I can email you the dxf file sure. Again thank you, for the help and what you've created.
May 7, 2020 6:47 PM # 
Terje Mathisen:
OK, I should definitely clean up my .crt file setup! I tend to create them programmatically in parallel with other conversion tasks, but those are never properly in sync so I'm just using a small static set which is what I should include. :-)

No need to ship the dxf over!
May 8, 2020 2:10 PM # 
MIclimber:
Just as a follow up for others who may stumble upon this in the future. I went back and used Terje's veg2dxf.crt in his "mapping" bundle, on my merged.dxf file from his "lidar adaptive" bundle and it did in fact convert the objects to colors without having to manually change them. So this method will work start to finish! Assuming you can install python, perl, lastools, unpack the scripts, and know a bit of dos commands...

On a side note, I attempted to do the same with my qgis dxf export using Terje's crt and it did not work. I also tried to do the map-convert imported layers to symbols function, and that also did not work on the qgis file. So perhaps it needs it's own crt to be successful, not sure.

So for me I was able to get Terje's script to work and import successfully into OCAD. QGIS might be more user friendly, but there would be additional training/knowledge to take place in order to over take ease of use.
May 17, 2020 6:40 AM # 
Jagge:
I never had need for vectorizing the vegetation image. If I auto generate map for instant use I find it better to have lost of green shades I don't edit it anyway, so no need of vectors or converting them to only three ISOM shades. And if I edit it, I ijust do some color palette editing, tuning green up or down. Easy to do when it's paletted raster image. And if it is for mapping, I prefer not doing any filtering to not lose any useful information. Often human eye identifies vegetation edges and features in unfiltered granular image pretty well, better than after image being pushed though filter algorithms and converted to only three shades of green. And there is no point converting such granular image vector, it would be equally impossible to edit.

May 17, 2020 6:58 PM # 
Terje Mathisen:
Jagge & I have agreed to disagree here. :-)

I.e. his algorithm tend to create more immediately useful contours and vegetation than my own, but my DXF vector vegetation have been reported, by several WOC-level mappers, to provide very useful information even if I by design tend to include more information than you want in the finished map: The important thing is to get most of the boundaries accurately located, at that point the mappers find it easy to modify a patch by changing type or even delete it.

Quoting one of the JWOC mappers: "In every place where you have generated a vegetation boundary, we can see it in the terrain, i.e. we understand why it is there. We still delete/ignore quite a few of them in order to generalize the map to make it more readable, but having those boundaries is really helpful."

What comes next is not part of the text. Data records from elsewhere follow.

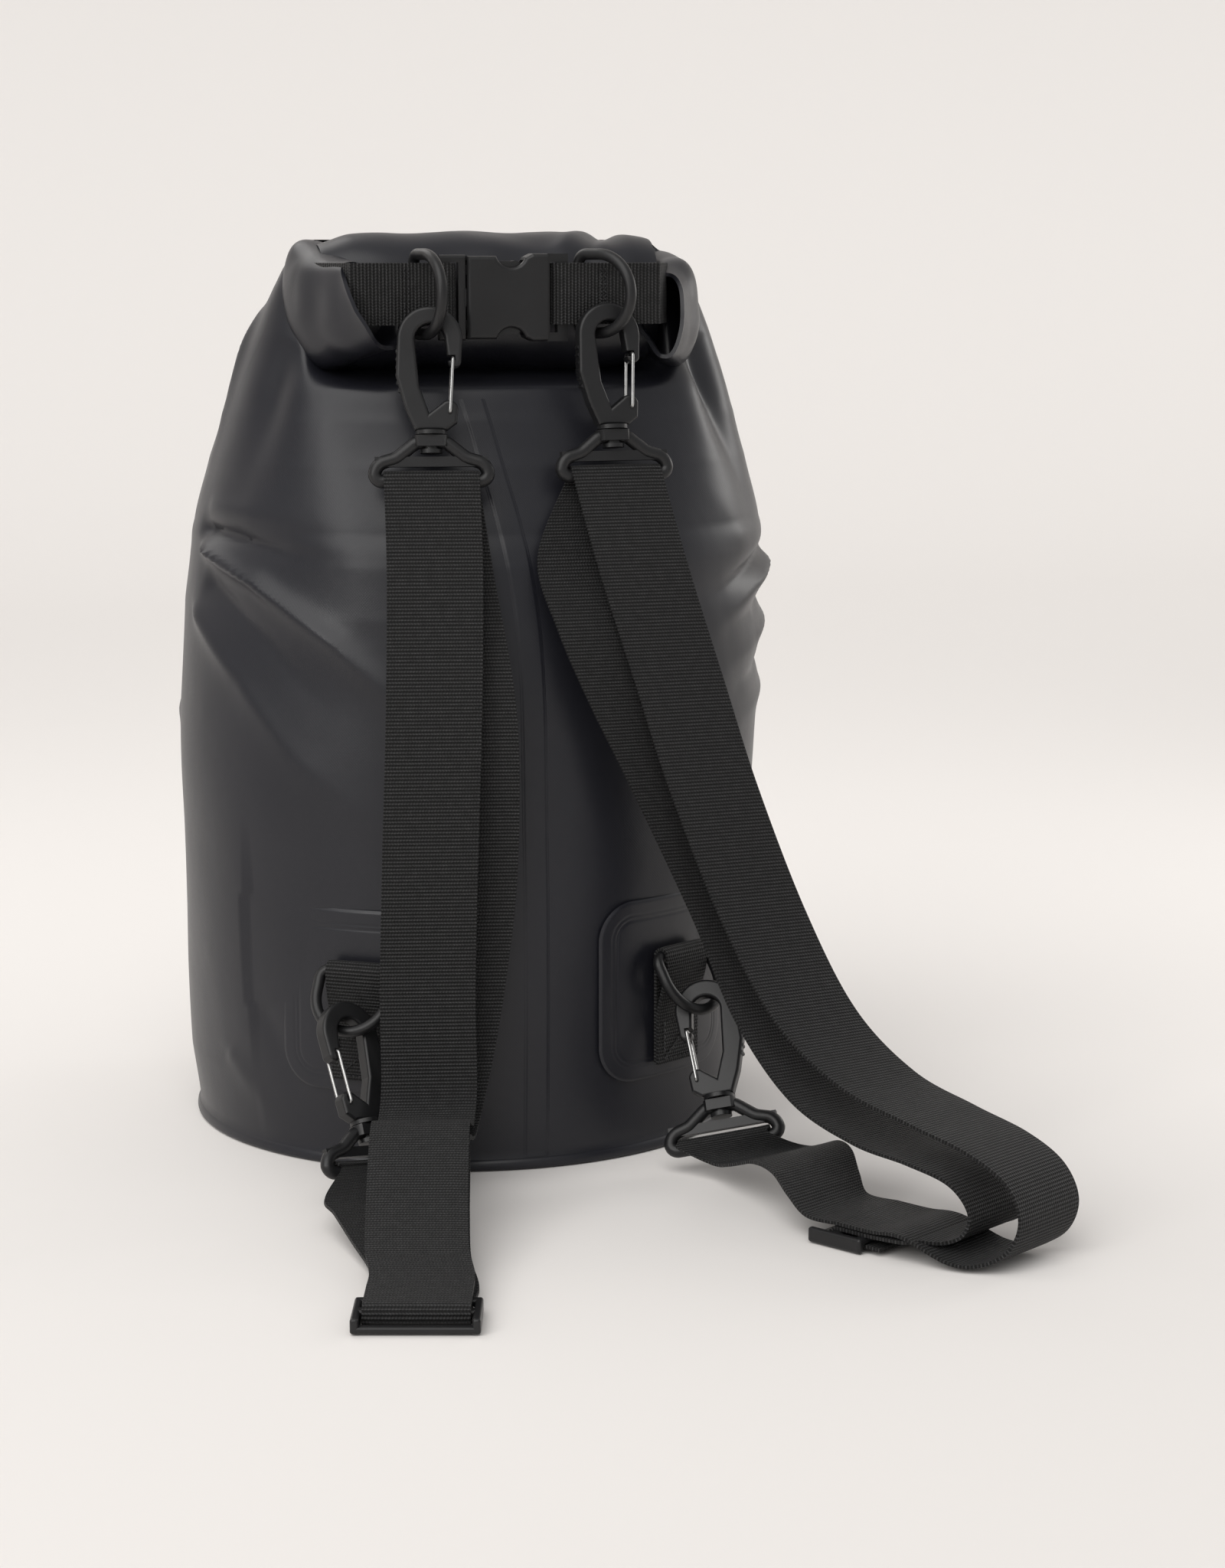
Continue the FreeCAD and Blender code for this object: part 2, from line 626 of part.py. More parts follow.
def barStations(hook, front):
    """The webbing over the frame's bar, front to back, in the world."""
    r = S["frameRod"] / 2 + S["strapGap"] + S["strapThickness"] / 2
    found = []
    for i in range(7):
        angle = math.radians(180 - 30 * i)
        y = r * math.cos(angle) * front
        z = barZ + r * math.sin(angle)
        found.append(hook.multVec(Vector(0, y, z)))
    return found


# Hand-set stations between the frame's bar and the slider: (x, y, z) and how
# far the width direction has turned from the frame's to the slider's.
frontRuns = {
    "left": [(-37, -116, 245, 0.0), (-40, -126, 190, 0.05), (-43, -130, 130, 0.1), (-45, -133, 80, 0.1),
             (-46, -139, 45, 0.1), (-50, -152, 33, 0.2), (-54, -166, 36, 0.35), (-58, -180, 40, 0.5),
             (-63, -200, 33, 0.7), (-69, -226, 21, 0.9), (-74, -250, 13, 1.0)],
    "right": [(48, -119, 245, 0.0), (60, -130, 200, 0.05), (71, -142, 158, 0.1), (86, -160, 110, 0.2),
              (100, -184, 74, 0.35), (116, -212, 54, 0.55), (132, -240, 46, 0.75), (146, -262, 40, 0.9),
              (155, -278, 32, 1.0), (158, -286, 20, 1.0), (153, -288, 9.0, 1.0), (143, -284, 3.0, 1.0),
              (133, -277, 2.8, 1.0)],
}
backRuns = {
    "left": [(-31, -108, 245, 0.0), (-25, -122, 190, 0.05), (-25, -123, 130, 0.1), (-30, -124, 85, 0.1),
             (-38, -130, 48, 0.1), (-47, -144, 27, 0.15), (-53, -164, 29, 0.35), (-58, -180, 34, 0.5),
             (-62, -198, 28, 0.7), (-68, -224, 17, 0.9), (-73, -248, 10.5, 1.0)],
    "right": [(25, -109, 250, 0.0), (30, -122, 222, 0.05), (42, -127, 192, 0.07), (57, -131, 160, 0.1),
              (79, -143, 108, 0.2), (90, -165, 70, 0.33), (103, -192, 44, 0.5), (117, -221, 34, 0.72), (129, -246, 32, 0.9),
              (139, -262, 28, 1.0), (144, -270, 19, 1.0), (141, -272, 11.5, 1.0), (134, -270, 8.5, 1.0),
              (126, -266, 8.5, 1.0)],
}
tailRuns = {
    "left": [(-73, -262, 1.6), (-71, -240, 2.6), (-73, -215, 5.0), (-76, -190, 9.0), (-78, -174, 10.5)],
    "right": [(94, -214, 14.0), (94, -200, 19.0), (92, -186, 19.0), (88, -172, 14.0), (85, -160, 11.0)],
}


def makeStraps():
    """Each strap: sewn round the slider, up to the top frame, back and round the slider."""
    width, thick = S["strapWidth"], S["strapThickness"]
    for side in ("left", "right"):
        hook, place = hooks["upper_" + side], sliderPlaces[side]
        start, end = across(hook), across(place)
        if start.dot(end) < 0:
            end = end * -1
        inner, outer = foldStations(place)

        def turnedTo(share):
            return (start * (1 - share) + end * share).normalize()

        over = barStations(hook, 1)
        front = [(Vector(x, y, z), turnedTo(t)) for x, y, z, t in frontRuns[side]]
        back = [(Vector(x, y, z), turnedTo(t)) for x, y, z, t in backRuns[side]]
        into = [(runIn(place, 30, upperLayerZ + 0.8), end), (runIn(place, 15, upperLayerZ), end)]
        below = [(runIn(place, 30, lowerLayerZ + 0.8), end), (runIn(place, 15, lowerLayerZ), end)]
        sewn = [(p, end) for p in inner] + [(runIn(place, 8, returnZ), end), (runIn(place, 20, returnZ), end)]
        if side == "left":
            fold = [(p, end) for p in outer] + [(runIn(place, 8, tailZ), end)]
        else:
            fold = [(runIn(place, 0, upperLayerZ), end)]
        stations = list(reversed(sewn)) + list(reversed(below))
        stations += list(reversed(back)) + [(p, start) for p in reversed(over)]
        stations += front + into + fold
        points = [p for p, _ in stations]
        shapeNode(side + "_strap", ribbonThrough(points, [w for _, w in stations], width, thick))
        makeTail(side, place, end)


def makeTail(side, place, end):
    """The single layer from the slider back along the ground to the lower hook."""
    hook = hooks["lower_" + side]
    width, thick = S["strapWidth"], S["strapThickness"]
    finish = across(hook)
    if finish.dot(end) < 0:
        finish = finish * -1
    joinGap = 0.05
    if side == "left":
        points = [runIn(place, 8 + joinGap, tailZ), runIn(place, 22, tailZ)]
    else:
        points = [runIn(place, -joinGap, upperLayerZ), runIn(place, -15, upperLayerZ)]
    widths = [end, end]
    run = tailRuns[side]
    for i, (x, y, z) in enumerate(run):
        share = (i + 1.0) / (len(run) + 1.0)
        points.append(Vector(x, y, z))
        widths.append((end * (1 - share) + finish * share).normalize())
    over = barStations(hook, -1)
    points += over
    widths += [finish] * len(over)
    shapeNode(side + "_strap_tail", ribbonThrough(points, widths, width, thick))


def makeSliders():
    shape = sliderShape()
    for side, place in sliderPlaces.items():
        shapeNode(side + "_slider", shape, place)


# ----------------------------------------------------------- lower patches

def makePatches():
    base = S["baseRadius"] + S["patchStandoff"]
    high, mid, wide = S["patchHeight"], S["patchCentreZ"], S["patchAngle"]
    for side, name in ((-1, "left"), (1, "right")):
        turn = side * S["patchSpread"]
        outer = Part.makeCylinder(base + S["patchThickness"], high, Vector(0, 0, mid - high / 2))
        shape = outer.cut(Part.makeCylinder(base, high, Vector(0, 0, mid - high / 2)))
        half = base * math.sin(math.radians(wide / 2))
        blank = Part.makeBox(2 * half, 80.0, high, Vector(-half, -base - 20.0, mid - high / 2))
        blank = blank.makeFillet(S["patchCorner"], [e for e in blank.Edges if e.BoundBox.YLength > 79])
        shape = shape.common(blank)
        shape.rotate(Vector(0, 0, 0), Vector(0, 0, 1), turn)
        shapeNode(name + "_patch", shape)
        makeTab(name + "_tab", side, turn)


def makeTab(label, side, turn):
    """Webbing folded over the ring's bar, both ends sewn to the patch."""
    z = rings["lower_left" if side < 0 else "lower_right"].Base.z
    r = S["ringRod"] / 2 + 0.4 + S["closureThickness"] / 2
    inner = patchFace + 0.3 + S["closureThickness"] / 2
    outer = inner + S["closureThickness"] + 0.25
    path = [(inner, z - 46.0), (inner, z - 22.0), (ringReach - r, z - 6.0)]
    for i in range(7):
        angle = math.radians(180 - 30 * i)
        path.append((ringReach + r * math.cos(angle), z + r * math.sin(angle)))
    path += [(ringReach + r - 0.6, z - 7.0), (outer + 0.6, z - 22.0), (outer, z - 30.0), (outer, z - 46.0)]
    a = math.radians(turn)
    points = [Vector(s * math.sin(a), -s * math.cos(a), height) for s, height in path]
    acrossTab = Vector(math.cos(a), math.sin(a), 0)
    shapeNode(label, ribbonThrough(points, [acrossTab] * len(points), S["tabWidth"], S["closureThickness"]))


makeShell()
makeBase()
makeSeam()
makeRoll()
makeHardware()
makeBuckle()
makeClosure()
makeStraps()
makeSliders()
makePatches()
doc.recompute()

for obj in doc.Objects:
    if "Invalid" in obj.State or "Error" in obj.State:
        raise RuntimeError("%s is %s" % (obj.Label, obj.State))
for obj in nodes:
    if obj.Shape.isNull() or not obj.Shape.isValid():
        raise RuntimeError("%s has a bad shape" % obj.Label)

os.makedirs("parts", exist_ok=True)
for obj in nodes:
    obj.Shape.exportStep("parts/%s.step" % obj.Label)
    box = obj.Shape.BoundBox
    print("%-24s solids %d volume %9.1f  x %.1f..%.1f y %.1f..%.1f z %.1f..%.1f" % (
        obj.Label, len(obj.Shape.Solids), obj.Shape.Volume,
        box.XMin, box.XMax, box.YMin, box.YMax, box.ZMin, box.ZMax))
print("nodes", len(nodes))
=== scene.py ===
import json
import math
import bpy
from mathutils import Matrix, Vector, noise
from mathutils.bvhtree import BVHTree


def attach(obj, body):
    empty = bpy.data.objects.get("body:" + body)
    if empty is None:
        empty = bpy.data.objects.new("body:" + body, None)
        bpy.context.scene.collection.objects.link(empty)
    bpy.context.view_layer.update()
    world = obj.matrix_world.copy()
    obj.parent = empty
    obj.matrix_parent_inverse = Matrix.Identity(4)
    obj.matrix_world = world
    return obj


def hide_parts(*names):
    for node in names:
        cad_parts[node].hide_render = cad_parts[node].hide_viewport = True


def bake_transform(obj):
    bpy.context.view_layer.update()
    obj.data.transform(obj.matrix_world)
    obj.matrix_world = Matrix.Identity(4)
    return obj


# Roll-top dry bag for rope with two loose shoulder straps, in metres.
# The base stands on the floor at the origin and the strap side faces -Y.

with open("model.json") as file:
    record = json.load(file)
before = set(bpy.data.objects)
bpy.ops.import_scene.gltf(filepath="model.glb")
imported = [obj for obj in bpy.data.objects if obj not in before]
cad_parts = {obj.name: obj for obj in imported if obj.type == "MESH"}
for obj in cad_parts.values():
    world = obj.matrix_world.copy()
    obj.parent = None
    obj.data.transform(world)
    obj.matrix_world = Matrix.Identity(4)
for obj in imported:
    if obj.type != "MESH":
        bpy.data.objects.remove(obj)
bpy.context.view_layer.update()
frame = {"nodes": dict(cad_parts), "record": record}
joints = {j["name"]: j for j in frame["record"]["behaviour"]["joints"]}


def mm(*values):
    return Vector([v / 1000 for v in values])


class Wire:
    def __init__(self, tree, socket):
        self.tree, self.socket = tree, socket

    def calc(self, operation, *values):
        return add(self.tree, "ShaderNodeMath", {"operation": operation}, values)

    def __add__(self, o): return self.calc("ADD", self, o)
    def __radd__(self, o): return self.calc("ADD", o, self)
    def __sub__(self, o): return self.calc("SUBTRACT", self, o)
    def __rsub__(self, o): return self.calc("SUBTRACT", o, self)
    def __mul__(self, o): return self.calc("MULTIPLY", self, o)
    def __rmul__(self, o): return self.calc("MULTIPLY", o, self)
    def __truediv__(self, o): return self.calc("DIVIDE", self, o)
    def __pow__(self, o): return self.calc("POWER", self, o)
    def sine(self): return self.calc("SINE", self)


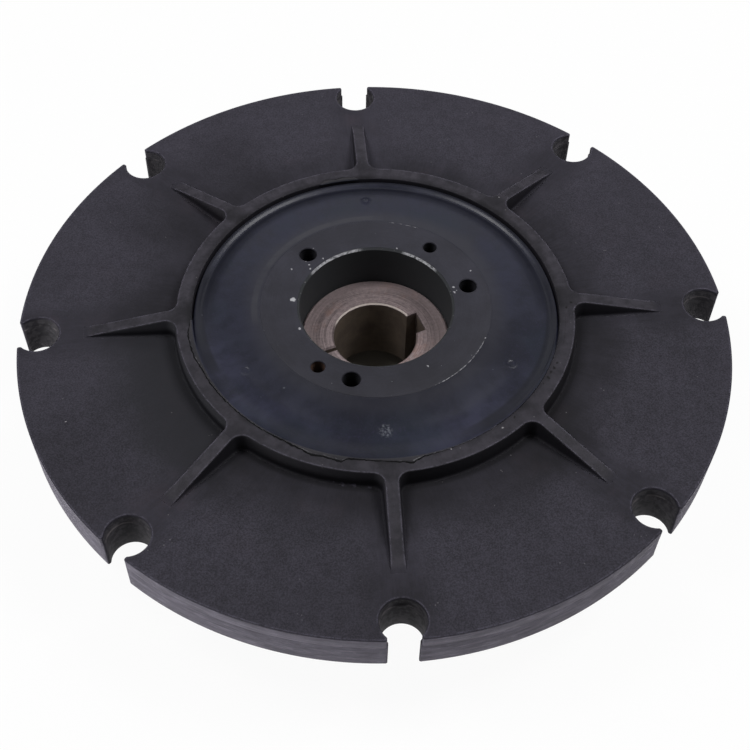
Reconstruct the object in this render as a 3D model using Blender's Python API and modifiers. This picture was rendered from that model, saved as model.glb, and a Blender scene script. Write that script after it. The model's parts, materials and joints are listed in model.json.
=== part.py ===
# Flexible flywheel coupling with a bonded rubber ring and a split taper bush.
# Units are metres. The coupling lies on its back, with the ribbed side up. The origin is on the
# shaft axis, at the lowest point, which is the face of the three screw heads. +X passes through
# the middle of one edge notch.

import math

import bmesh
import bpy
from mathutils import Matrix

# Outer flange: the standard 11 1/2 inch flywheel pattern, with a 333.4 mm bolt circle
FLANGE_DIAMETER = 0.3524
HOLE_CENTRE_TO_RIM = 0.0095
NOTCH_COUNT = 8
NOTCH_HOLE_DIAMETER = 0.0209
NOTCH_MOUTH_WIDTH = 0.0148
NOTCH_CORNER_CHAMFER = 0.0010
FLANGE_THICKNESS = 0.0225
RIM_DRAFT = 0.0006
RIM_EDGE_CHAMFER = 0.0007

# Raised ring around the rubber
RING_WALL = 0.0081
RING_HEIGHT = 0.0095
RING_DRAFT = 0.0006
RING_EDGE_CHAMFER = 0.0005

# Ribs between the ring and the disc
RIB_TOP_WIDTH = 0.0068
RIB_FOOT_WIDTH = 0.0082
RIB_FILLET_RADIUS = 0.0055
RIB_SLOPE_LENGTH = 0.0402

# Rubber ring: its width from hub to raised ring, then its front and back surfaces. Insets are
# measured from the raised ring's bore, and depths from the raised ring's top.
RUBBER_WIDTH = 0.0332
RUBBER_STEP_BELOW_HUB = 0.0012
RUBBER_SHOULDER_INSET = 0.0102
RUBBER_SHOULDER_DEPTH = 0.0009
RUBBER_VALLEY_INSET = 0.0057
RUBBER_VALLEY_DEPTH = 0.0043
RUBBER_BEAD_INSET = 0.0026
RUBBER_BEAD_DEPTH = 0.0029
RUBBER_CREVICE_DEPTH = 0.0050
RUBBER_BACK_LIP = 0.0030
RUBBER_BACK_HOLLOW = 0.0055

# Hub: its wall is measured from the mouth of its bore
HUB_MOUTH_DIAMETER = 0.0754
HUB_MOUTH_CHAMFER = 0.0011
HUB_WALL = 0.0193
HUB_LENGTH = 0.0480
HUB_STANDS_ABOVE_DISC = 0.0111
HUB_EDGE_CHAMFER = 0.0006
HUB_BACK_CHAMFER = 0.0015

# Tapped holes in the hub: three take the bush screws from behind, two take a puller
HOLE_CENTRE_TO_MOUTH = 0.0100
SCREW_COUNT = 3
SCREW_FIRST_ANGLE = math.radians(12.0)
SCREW_MOUTH_DIAMETER = 0.0088
PULLER_HOLE_COUNT = 2
PULLER_HOLE_FIRST_ANGLE = math.radians(50.8)
PULLER_HOLE_DIAMETER = 0.0069
PULLER_HOLE_DEPTH = 0.0260

# Split taper bush
BUSH_FACE_DEPTH = 0.0236
BUSH_TAPER_RATIO = 1.0 / 16.0
BUSH_BORE_DIAMETER = 0.0420
BUSH_BORE_CHAMFER = 0.0008
BUSH_FLANGE_OVERHANG = 0.0005
BUSH_FLANGE_THICKNESS = 0.0115
BUSH_EDGE_CHAMFER = 0.0010
DRAW_GAP = 0.0030
KEYWAY_ANGLE = math.radians(18.9)
KEYWAY_WIDTH = 0.0120
KEYWAY_DEPTH = 0.0044
SLIT_WIDTH = 0.0018
JACK_HOLE_DIAMETER = 0.0088
JACK_HOLE_OFFSET_ANGLE = math.radians(40.0)

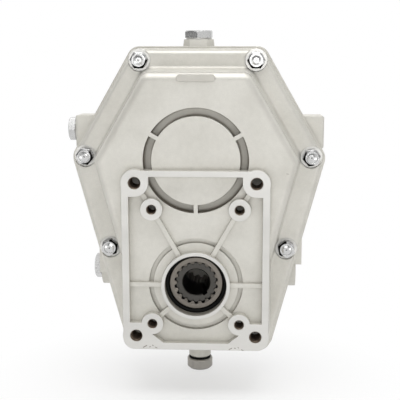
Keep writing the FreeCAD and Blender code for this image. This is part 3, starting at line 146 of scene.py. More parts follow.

It is well worth noting that in the mapant.no project which I'e been running for a couple of years now (most of the data has now been made accessible to us, but in formats and with an organization which is far less usable than the one selected in Finland), with very significant help from Henning Spjelkavik and Jan Kocbach, we decided to use Jagge's instead of my code for these functions! Since what we are producing is just raster maps, going the extra stage via vegetation vectorization would just increase the processing time without giving us any additional information.
Jun 21, 2021 3:04 PM # 
MIclimber:
Stumbled back across this post, after a year or so on & off of searching online for info and playing around with the map making process, I've become fairly proficient and much more informed, still a long way to go in understanding everything in drawing and standards. But generally, from raw lidar I can go thru lastools to merge tiles and change data from feet to utm, which is most common where I am, to generating a new map via OCAD new map wizard and then also use's Terje's script to generate vector vegetation, to avoid that pixelated look OCAD uses. I found the key to Terje's process was to put in many bench mark points in the bench mark file. The time it takes to auto generate a map, is not insignificant, and further the time it takes to get a map accurate is a labor of love. For me, spending scores of hours field checking and mapping the old fashioned way is quite off putting. With all due respect to competition level standards and those that came before me, the best way for O to become more popular here in the US, is to make access easier. Having only a handful of people that have the knowledge and skills to make a map / be an event director, is in part a limiting factor for our sport growing. If I did not have the flexible time and passion I have, a normal person that perhaps is just basic computer literate would have given up trying to make a map from scratch nearly instantly. Some day perhaps all of these processes and platforms will come together in a UI friendly one run, less than hour, program or app, so that anyone who wants to make a map would be able to do so, with almost no training. Ideally even perhaps, just an Omap layer in google earth. For now, I'm pretty happy I've come this far and can get myself into just enough trouble to produce a useable map! Here's my latest:

Jun 21, 2021 3:28 PM # 
gordhun:
I have a question about that map snippet from Great Seal State Park. There is a lot of auto-generated green on it.
Does the green refer to the height of the vegetation in the area or to the thickness of the vegetation in the area? If the former what use is it to the orienteer on the run?
By the way using the menu
Import Open Street Map segment to OCAD using the new map wizard
Download and add relevant tiles from USGS already in .laz format
Place Strava heatmap segment in background and check for accuracy of trails
Use OCAD Background Online Map Service to trace in additional detail
gives you a pretty good map in a matter of hours.
You can't do this everywhere. It depends on the availability of LiDAR on theUSGS site and not all the country is covered but it definitely works in SE Ohio where that Great Seal Park is. I know I made a couple of maps in and around Athens OH a few months ago.
Jun 21, 2021 5:11 PM # 
Mr Wonderful:
Gord, some of the info on it is here. It's not just height.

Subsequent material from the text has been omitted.